Connecting Ideal Models to Real Engines
While the air standard model is idealized, it remains vital in engineering education and conceptual design. For a deeper comparison, consider how real-world phenomena reduce efficiency: incomplete combustion, heat loss to walls, finite burn duration, and pumping losses. Still, the relative trends predicted by the air standard model often persist. For instance, increasing compression ratio almost always improves efficiency, and extended heat addition tends to moderate peak temperature. When you interpret calculator outputs, treat them as ideal limits. This perspective can help you identify which losses are most significant in a real engine.
Where to Learn More
To complement the calculator, consult authoritative resources that expand on thermodynamics and engine cycles. The NASA website provides valuable educational materials on thermodynamics and propulsion. For in-depth academic treatment, explore the MIT open courseware collection, which often includes lectures on ideal gas cycles. Regulatory and efficiency references for engines can also be found via the U.S. Department of Energy, which offers data on energy conversion and efficiency trends.

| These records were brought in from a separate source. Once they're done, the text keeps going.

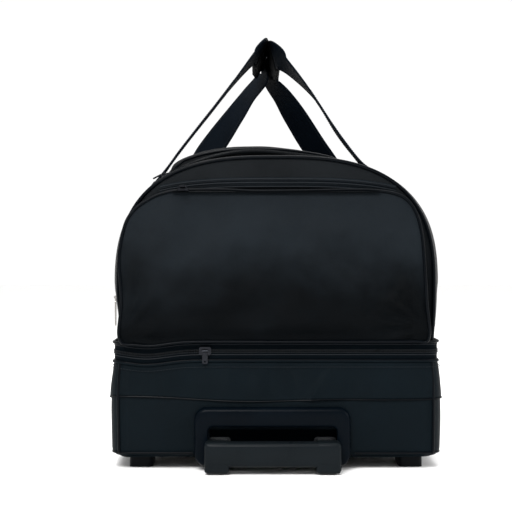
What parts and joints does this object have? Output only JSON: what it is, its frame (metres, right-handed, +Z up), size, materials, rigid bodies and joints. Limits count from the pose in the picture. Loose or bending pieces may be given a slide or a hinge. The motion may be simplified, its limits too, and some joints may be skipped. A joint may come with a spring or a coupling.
{
  "type": "rolling duffel bag",
  "caption": "Soft rolling duffel bag with a drop-bottom compartment, padded end pocket, webbing carry handles, telescopic trolley handle and recessed wheels.",
  "frame": {"origin": "bottom centre of the bounding box, where the bag stands", "axes": "+Z up; +Y from the trolley end to the wheel end; X across the bag, with the lid hinged on the +X side"},
  "size_m": [0.3722, 0.66, 0.5175],
  "materials": {
    "fabric_lower": "black woven polyester with a foam backing",
    "fabric_upper": "black woven polyester with a foam backing",
    "fabric_lining": "dark grey lining cloth over a stiffener",
    "fabric_pocket": "black woven polyester",
    "fabric_lid": "black woven polyester",
    "piping": "black vinyl piping",
    "zip_tape": "black zip tape with nylon coil",
    "webbing": "black ribbed webbing",
    "grip_wrap": "black webbing folded and sewn round a pad",
    "board": "stiff board covered in lining cloth",
    "skid_plastic": "black moulded plastic",
    "bezel_plastic": "black textured plastic",
    "grip_plastic": "dark grey satin plastic",
    "trigger_plastic": "black plastic button",
    "collar_plastic": "black moulded plastic",
    "tube_aluminium": "anodised aluminium",
    "tyre_rubber": "black polyurethane",
    "hub_plastic": "dark grey plastic",
    "axle_steel": "plain steel",
    "nickel": "nickel plated",
    "black_zinc": "black painted zinc"
  },
  "bodies": {
    "base": {"lower_shell": "fabric_lower", "lower_band": "fabric_lower", "lower_piping": "piping", "belt_zip_lower": "zip_tape", "base_board": "board", "skid_feet": "skid_plastic", "trolley_bezel": "bezel_plastic", "trolley_tube_outer_left": "tube_aluminium", "trolley_tube_outer_right": "tube_aluminium", "tube_mount": "skid_plastic", "wheel_housing_left": "skid_plastic", "wheel_housing_right": "skid_plastic", "wheel_axles": "axle_steel"},
    "wheel_left": {"wheel_tyre_left": "tyre_rubber", "wheel_hub_left": "hub_plastic"},
    "wheel_right": {"wheel_tyre_right": "tyre_rubber", "wheel_hub_right": "hub_plastic"},
    "trolley_middle": {"trolley_tube_middle_left": "tube_aluminium", "trolley_tube_middle_right": "tube_aluminium", "tube_collars": "collar_plastic"},
    "trolley_handle": {"trolley_tube_inner_left": "tube_aluminium", "trolley_tube_inner_right": "tube_aluminium", "trolley_grip": "grip_plastic"},
    "release": {"release_trigger": "trigger_plastic"},
    "upper": {"upper_end_near": "fabric_upper", "upper_end_far": "fabric_upper", "divider": "fabric_lining", "upper_body": "fabric_upper", "belt_zip_upper": "zip_tape", "piping_near": "piping", "piping_far": "piping", "end_pocket": "fabric_pocket", "pocket_zip": "zip_tape", "side_pocket_left": "fabric_pocket", "side_pocket_right": "fabric_pocket", "side_zip_left": "zip_tape", "side_zip_right": "zip_tape", "side_straps_left": "webbing", "side_straps_right": "webbing", "lid_zip": "zip_tape"},
    "lid": {"lid_panel": "fabric_lid"},
    "handle_left": {"handle_webbing_left": "webbing", "handle_grip_left": "grip_wrap"},
    "handle_right": {"handle_webbing_right": "webbing", "handle_grip_right": "grip_wrap"},
    "belt_slider": {"slider_belt": "black_zinc"},
    "belt_puller": {"puller_belt": "black_zinc"},
    "lid_slider": {"slider_lid": "black_zinc"},
    "lid_puller": {"puller_lid": "black_zinc"},
    "pocket_slider": {"slider_pocket": "black_zinc"},
    "pocket_puller": {"puller_pocket": "black_zinc"},
    "side_left_slider": {"slider_side_left": "nickel"},
    "side_left_puller": {"puller_side_left": "nickel"},
    "side_right_slider": {"slider_side_right": "nickel"},
    "side_right_puller": {"puller_side_right": "nickel"}
  },
  "joints": [
    {"name": "wheel_left_spin", "type": "hinge", "parent": "base", "child": "wheel_left", "pos_m": [-0.148, 0.297, 0.033], "axis": [1, 0, 0], "continuous": true},
    {"name": "wheel_right_spin", "type": "hinge", "parent": "base", "child": "wheel_right", "pos_m": [0.148, 0.297, 0.033], "axis": [1, 0, 0], "continuous": true},
    {"name": "trolley_lower_slide", "type": "slide", "parent": "base", "child": "trolley_middle", "axis": [0, -1, 0], "range_m": [0, 0.24]},
    {"name": "trolley_upper_slide", "type": "slide", "parent": "trolley_middle", "child": "trolley_handle", "axis": [0, -1, 0], "range_m": [0, 0.24]},
    {"name": "trigger_press", "type": "slide", "parent": "trolley_handle", "child": "release", "axis": [0, -1, 0], "range_m": [0, 0.004], "stiffness_N_per_m": 300, "springref_m": -0.004},
    {"name": "upper_open", "type": "hinge", "parent": "base", "child": "upper", "pos_m": [0, 0.3205, 0.13], "axis": [-1, 0, 0], "range_deg": [0, 75]},
    {"name": "lid_open", "type": "hinge", "parent": "upper", "child": "lid", "pos_m": [0.0845, 0, 0.3405], "axis": [0, 1, 0], "range_deg": [0, 75], "deforming": ["handle_webbing_left", "handle_grip_left", "handle_webbing_right", "handle_grip_right"]},
    {"name": "handle_left_swing", "type": "hinge", "parent": "upper", "child": "handle_left", "pos_m": [-0.1505, 0, 0.314], "axis": [0, -1, 0], "range_deg": [0, 175]},
    {"name": "handle_right_swing", "type": "hinge", "parent": "upper", "child": "handle_right", "pos_m": [0.1505, 0, 0.314], "axis": [0, 1, 0], "range_deg": [0, 175]},
    {"name": "belt_slider_run", "type": "slide", "parent": "base", "child": "belt_slider", "axis": [1, 0, 0], "range_m": [0, 0.2]},
    {"name": "belt_puller_swing", "type": "hinge", "parent": "belt_slider", "child": "belt_puller", "pos_m": [-0.078, -0.2908, 0.13], "axis": [-1, 0, 0], "range_deg": [0, 145]},
    {"name": "lid_slider_run", "type": "slide", "parent": "upper", "child": "lid_slider", "axis": [0, 1, 0], "range_m": [0, 0.4]},
    {"name": "lid_puller_swing", "type": "hinge", "parent": "lid_slider", "child": "lid_puller", "pos_m": [-0.12926, -0.189, 0.33177], "axis": [0, 1, 0], "range_deg": [0, 150]},
    {"name": "pocket_slider_run", "type": "slide", "parent": "upper", "child": "pocket_slider", "axis": [1, 0, 0], "range_m": [0, 0.2]},
    {"name": "pocket_puller_swing", "type": "hinge", "parent": "pocket_slider", "child": "pocket_puller", "pos_m": [-0.102, -0.2945, 0.3102], "axis": [-1, 0, 0], "range_deg": [0, 105]},
    {"name": "side_left_slider_run", "type": "slide", "parent": "upper", "child": "side_left_slider", "axis": [0, 1, 0], "range_m": [0, 0.42]},
    {"name": "side_left_puller_swing", "type": "hinge", "parent": "side_left_slider", "child": "side_left_puller", "pos_m": [-0.1844, -0.209, 0.18684], "axis": [0, 1, 0], "range_deg": [0, 150]},
    {"name": "side_right_slider_run", "type": "slide", "parent": "upper", "child": "side_right_slider", "axis": [0, 1, 0], "range_m": [0, 0.42]},
    {"name": "side_right_puller_swing", "type": "hinge", "parent": "side_right_slider", "child": "side_right_puller", "pos_m": [0.1844, -0.209, 0.18684], "axis": [0, -1, 0], "range_deg": [0, 150]}
  ]
}
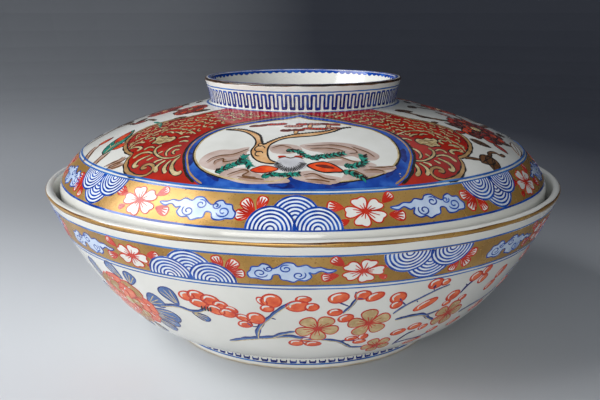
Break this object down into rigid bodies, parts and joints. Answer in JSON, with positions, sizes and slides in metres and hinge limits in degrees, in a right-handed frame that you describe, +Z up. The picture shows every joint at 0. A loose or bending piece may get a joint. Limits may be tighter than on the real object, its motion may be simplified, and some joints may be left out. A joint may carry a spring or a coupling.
{
  "type": "lidded rice bowl",
  "caption": "Wide round porcelain bowl on a low foot ring, with a domed lid that drops inside the rim and lifts by a hollow ring grip.",
  "frame": {"origin": "on the table at the bowl's axis, at the foot ring's bottom edge", "axes": "+Z is up, along the axis that the bowl and lid are turned about; -Y is the front"},
  "size_m": [0.242, 0.242, 0.1214],
  "materials": {
    "porcelain": "gloss glaze",
    "underglaze_blue": "gloss glaze",
    "enamel_colours": "gloss enamel",
    "gilding": "satin gold over glaze"
  },
  "bodies": {
    "bowl": {"bowl_shell": "porcelain", "foot_ring": "porcelain"},
    "lid": {"lid_dome": "porcelain", "grip_ring": "porcelain"}
  },
  "joints": [
    {"name": "lid_lift", "type": "slide", "parent": "bowl", "child": "lid", "axis": [0, 0, 1], "range_m": [0, 0.12]}
  ]
}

Conclusion: A Premium Tool for Foundational Insight
The air standard assumptions calculator is more than a numeric tool—it is a conceptual map that connects ideal thermodynamic theory with engineering intuition. By adjusting the compression ratio, specific heat ratio, initial state, and cycle type, you can explore how different thermodynamic pathways influence work output and efficiency. The model’s simplicity is its strength, allowing you to focus on the most important relationships without the distractions of complex real-world factors. Use the calculator as a benchmark, a learning tool, and a guide for further simulation. With every calculation, you reinforce the fundamental laws that govern heat engines and power generation, making this an essential resource for students, educators, and practicing engineers alike.